Dollar Pressured by Rising Risk Appetite
Rising risk appetite has pressured the US dollar and is affecting global currency exchange rates across the board. The dollar has fallen to its lowest this year as investors pursue higher yielding investments and currencies. The dollar fell to a five month low and is well on its way to a monthly drop of 6%, the largest monthly decline since 1985. The US jobs report due Friday is expected to reinforce the view that the worst of the global downturn may be over. Kathy Lien of GFT Forex stated, “The tide is turning and we are beginning to see more signs of stability in the U.S. and global economy. We’re probably looking forward to more positive data from the U.S. economy, which will ease safe-haven flows and continue to drive the dollar lower.”
Bleak Future for the Dollar
The signs of improvement in the global economy are bad news for the dollar which is seen as a safe haven currency in troubled economic times along with the Japanese yen.
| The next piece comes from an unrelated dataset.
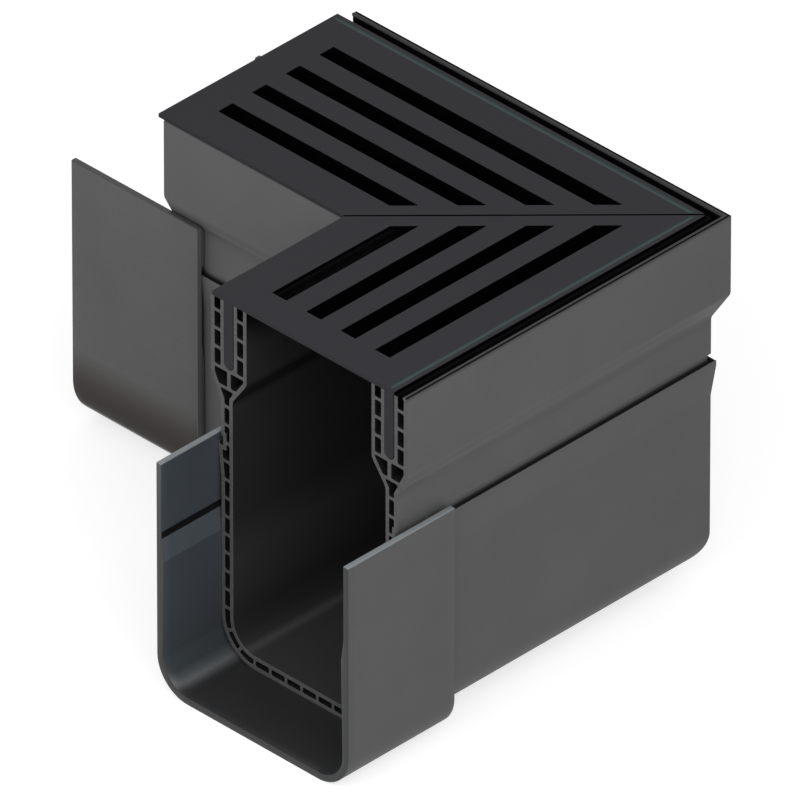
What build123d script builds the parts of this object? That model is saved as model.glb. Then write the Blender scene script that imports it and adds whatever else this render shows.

Last Friday the euro to dollar exchange rate reached its highest this year at $1.4168. The pound gained 10% against the dollar in May, the largest monthly gain since 1985. Many currency strategists believe that the future of the dollar looks bleak in both the near term and long term.
Mounting US Deficits
Investor concerns about mounting US deficits have pressured the dollar and The US job report due this Friday is expected to show an unemployment rate of 9.2%. Fears of a possible credit downgrade for the US were resolved after Moody’s Investor Service said that the triple A rating of the US is secure. This week’s meetings of several banks in the Euro Zone, Canada and the UK are expected to affect currency exchange rates on global forex markets.
At the present time it doesn’t look good for the greenback and most currency experts expect this to continue as US deficits mount and unemployment surges.